Thursday 7 January 2010

Rowbikes and Streetrowers

Mmm, not much of a blogger if it's going to be 3 weeks between entries, hey! Well I'd often wondered where one found the time to write like this. So where were we. Looking at some kind of Lands End to John O'Groats (LEJOG) challenge to start off our rowing challenge.

The obvious solution it seemed to me, was to try and find out whether or not it would be possible to row LEJOG.! I could see that plenty of other strange ways had been found to complete the journey and in any case, if you want profile these days, you really have to do something extraordinary. LEJOG itself is probably considered a mere rite of passage these days by keen cyclists, but to row the 870 miles...now that really would be something.

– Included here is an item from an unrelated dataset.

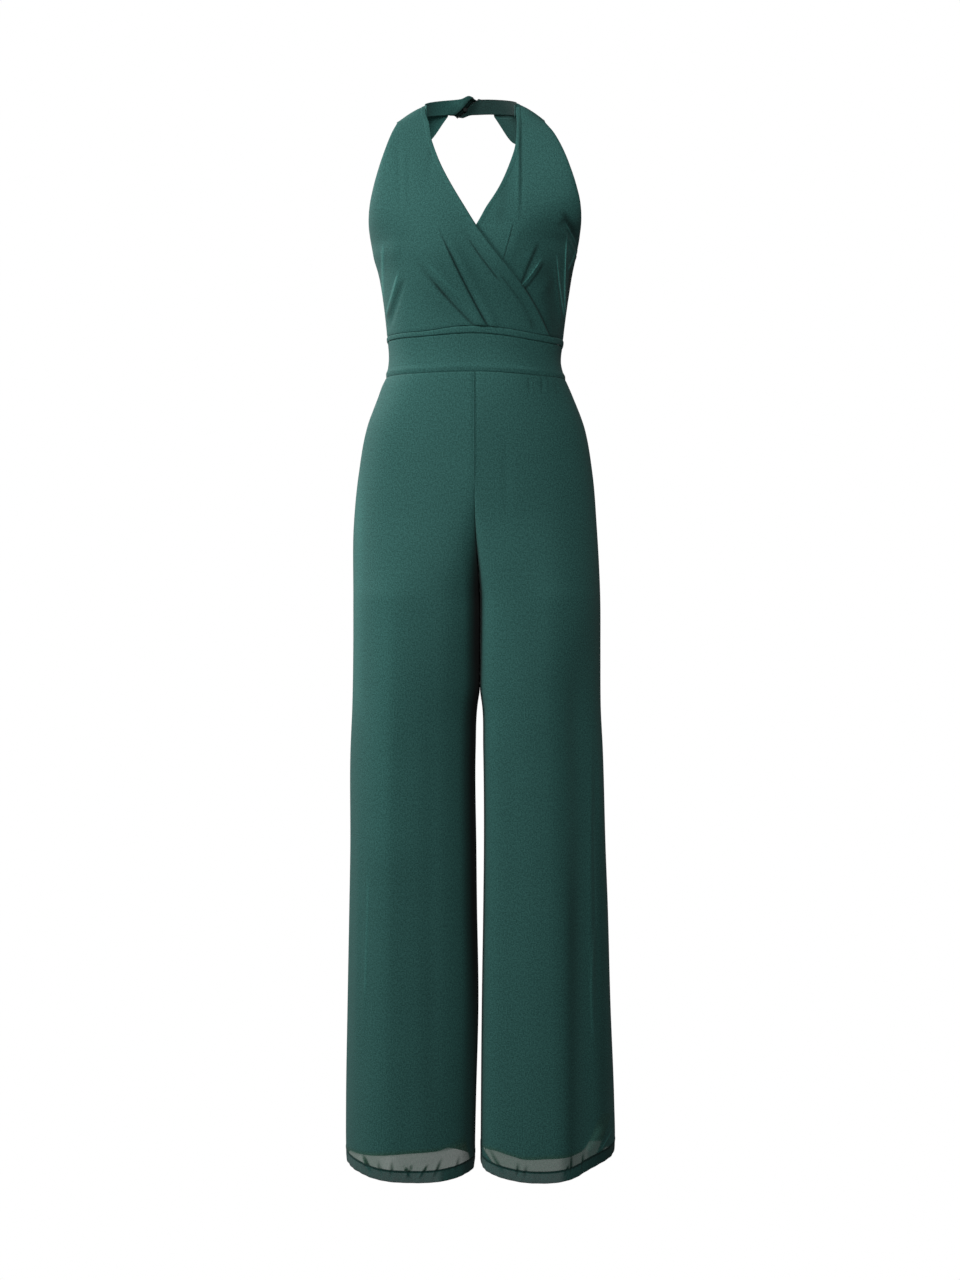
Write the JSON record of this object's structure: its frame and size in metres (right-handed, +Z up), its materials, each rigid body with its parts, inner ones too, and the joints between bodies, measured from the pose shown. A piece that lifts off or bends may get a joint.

Actually it didn't even start as a row, but as an idea to cycle some kind of a machine that would carry two people. The idea being that we could cycle 2 hours on 2 hours off, just as you would in a 2 man trans-Atlantic row. One would cycle, the other would sleep, or eat or wave at the traffic, whatever. (As I retrace my thought processes, this still seems like and interesting idea!)

I looked at all sorts of bikes. There are some incredible designs out there. The eight freight designed by Mike Burrows, was one that I contemplated. An example of this machine sits outside Borwell Cycles in Norwich and I enquired after its availability for such a challenge. In truth it was never big enough and the brakes would not have coped with the ardour of trying to stop two 14 stone blokes down all those Cornish hills. (No shame on the bike you understand, just the physics of the thing.) I shall have to come back and edit this page because I don't have some of the others to hand. I can see the opportunity for a book on freight bikes.

Anyway, as time moved on and we discussed these plans further, we came up with the idea of trying to find a machine that could actually be rowed, and thereby mirroring our Atlantic ambitions. Here again we found a number of contenders. Take a look at http://www.rowbike.com/ for one example and http://www.streetrower.com/ for another. The latter of these we took a close interest in, meeting up with it's designer and builder Simon Tarrant.


Having secured permission to buy one of these machines through the ride to work scheme, I travelled with Paul, Tom and Jack to meet up with Simon at Dorney Lake, the 2012 Olympic site. Simon was everything that one would expect of an inventor; bright, enormously enthusiastic for both his creation and the possibilities it presented and was as a consequence keen to help us in any way that he could.


The Streetrower that we saw that day was the first completed prototype. The machine that we completed our final test drive on, was the sleek finished article that you see on his website. The design of the powertrain is extremely clever, very efficient and capable in suitably trained rowing hands, of impressive speeds. In part this was the part that scared us off though. The steering was electrical and I couldn't get my head around the possibility of a steering failure doing 30 mph on the A30!